--- Start ---

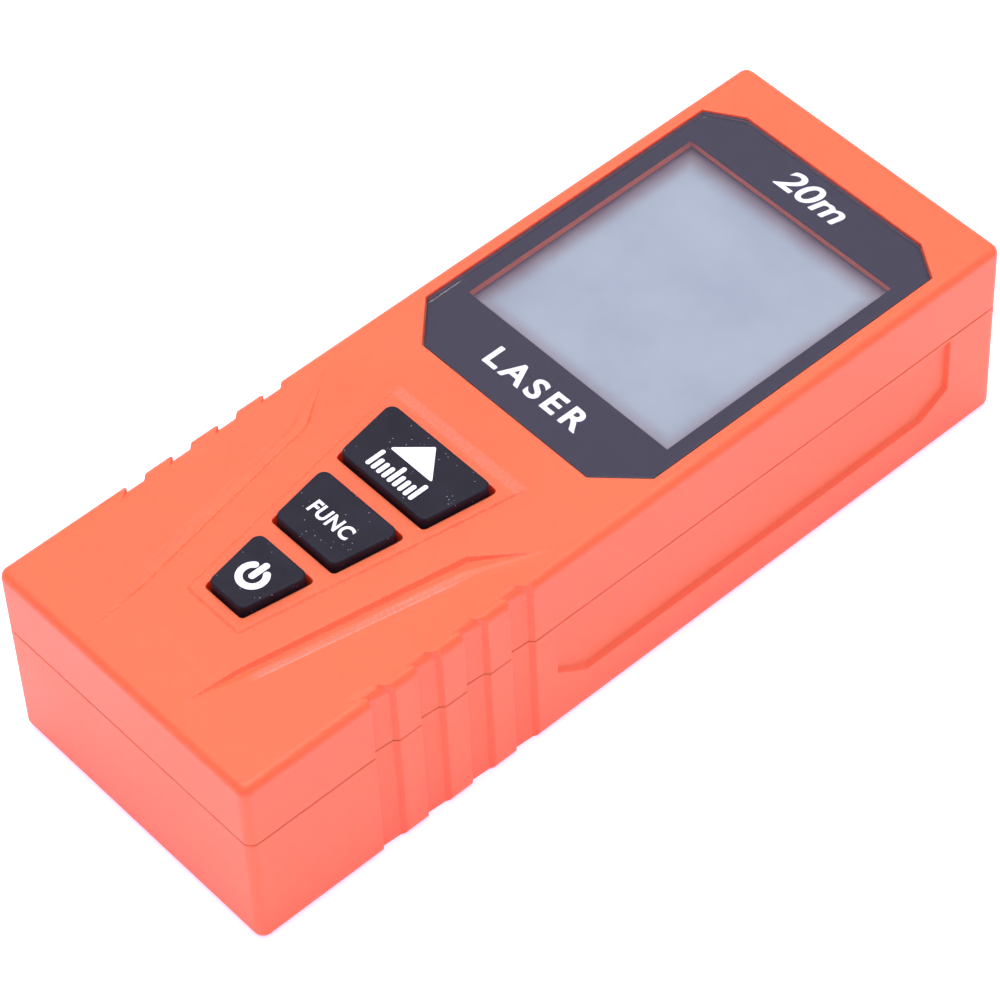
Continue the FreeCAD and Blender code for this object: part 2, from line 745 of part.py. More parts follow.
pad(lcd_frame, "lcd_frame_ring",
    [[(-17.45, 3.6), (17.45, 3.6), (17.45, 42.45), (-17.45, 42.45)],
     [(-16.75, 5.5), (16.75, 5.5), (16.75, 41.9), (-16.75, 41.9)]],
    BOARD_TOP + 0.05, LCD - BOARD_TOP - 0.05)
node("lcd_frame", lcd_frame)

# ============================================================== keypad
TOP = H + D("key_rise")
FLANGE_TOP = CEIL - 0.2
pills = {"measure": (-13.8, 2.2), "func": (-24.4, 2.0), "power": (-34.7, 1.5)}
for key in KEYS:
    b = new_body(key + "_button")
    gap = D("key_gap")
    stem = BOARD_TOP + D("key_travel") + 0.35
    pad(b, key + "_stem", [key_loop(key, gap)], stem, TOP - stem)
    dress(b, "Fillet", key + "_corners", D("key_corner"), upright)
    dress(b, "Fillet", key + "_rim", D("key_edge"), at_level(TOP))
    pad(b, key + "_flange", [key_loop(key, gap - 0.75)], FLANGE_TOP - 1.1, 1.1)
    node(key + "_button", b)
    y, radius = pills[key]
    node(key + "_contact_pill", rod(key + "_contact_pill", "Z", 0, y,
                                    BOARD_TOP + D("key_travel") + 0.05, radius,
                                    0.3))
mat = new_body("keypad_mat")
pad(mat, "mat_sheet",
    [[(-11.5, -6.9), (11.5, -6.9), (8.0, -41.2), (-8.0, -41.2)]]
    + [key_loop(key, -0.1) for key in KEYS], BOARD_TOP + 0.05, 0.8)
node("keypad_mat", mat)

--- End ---

What the exercise asks:
Repeat the data precisely, line by line.

Result of the task:
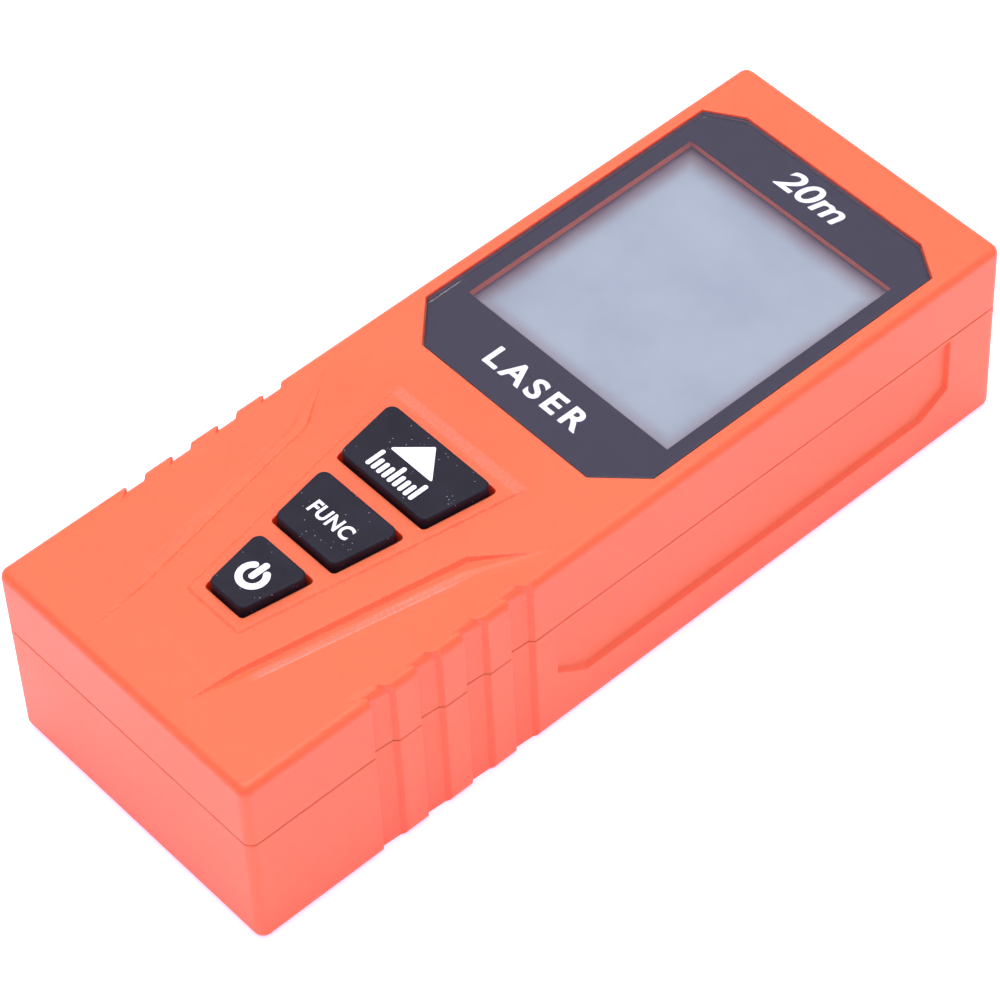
Continue the FreeCAD and Blender code for this object: part 2, from line 745 of part.py. More parts follow.
pad(lcd_frame, "lcd_frame_ring",
    [[(-17.45, 3.6), (17.45, 3.6), (17.45, 42.45), (-17.45, 42.45)],
     [(-16.75, 5.5), (16.75, 5.5), (16.75, 41.9), (-16.75, 41.9)]],
    BOARD_TOP + 0.05, LCD - BOARD_TOP - 0.05)
node("lcd_frame", lcd_frame)

# ============================================================== keypad
TOP = H + D("key_rise")
FLANGE_TOP = CEIL - 0.2
pills = {"measure": (-13.8, 2.2), "func": (-24.4, 2.0), "power": (-34.7, 1.5)}
for key in KEYS:
    b = new_body(key + "_button")
    gap = D("key_gap")
    stem = BOARD_TOP + D("key_travel") + 0.35
    pad(b, key + "_stem", [key_loop(key, gap)], stem, TOP - stem)
    dress(b, "Fillet", key + "_corners", D("key_corner"), upright)
    dress(b, "Fillet", key + "_rim", D("key_edge"), at_level(TOP))
    pad(b, key + "_flange", [key_loop(key, gap - 0.75)], FLANGE_TOP - 1.1, 1.1)
    node(key + "_button", b)
    y, radius = pills[key]
    node(key + "_contact_pill", rod(key + "_contact_pill", "Z", 0, y,
                                    BOARD_TOP + D("key_travel") + 0.05, radius,
                                    0.3))
mat = new_body("keypad_mat")
pad(mat, "mat_sheet",
    [[(-11.5, -6.9), (11.5, -6.9), (8.0, -41.2), (-8.0, -41.2)]]
    + [key_loop(key, -0.1) for key in KEYS], BOARD_TOP + 0.05, 0.8)
node("keypad_mat", mat)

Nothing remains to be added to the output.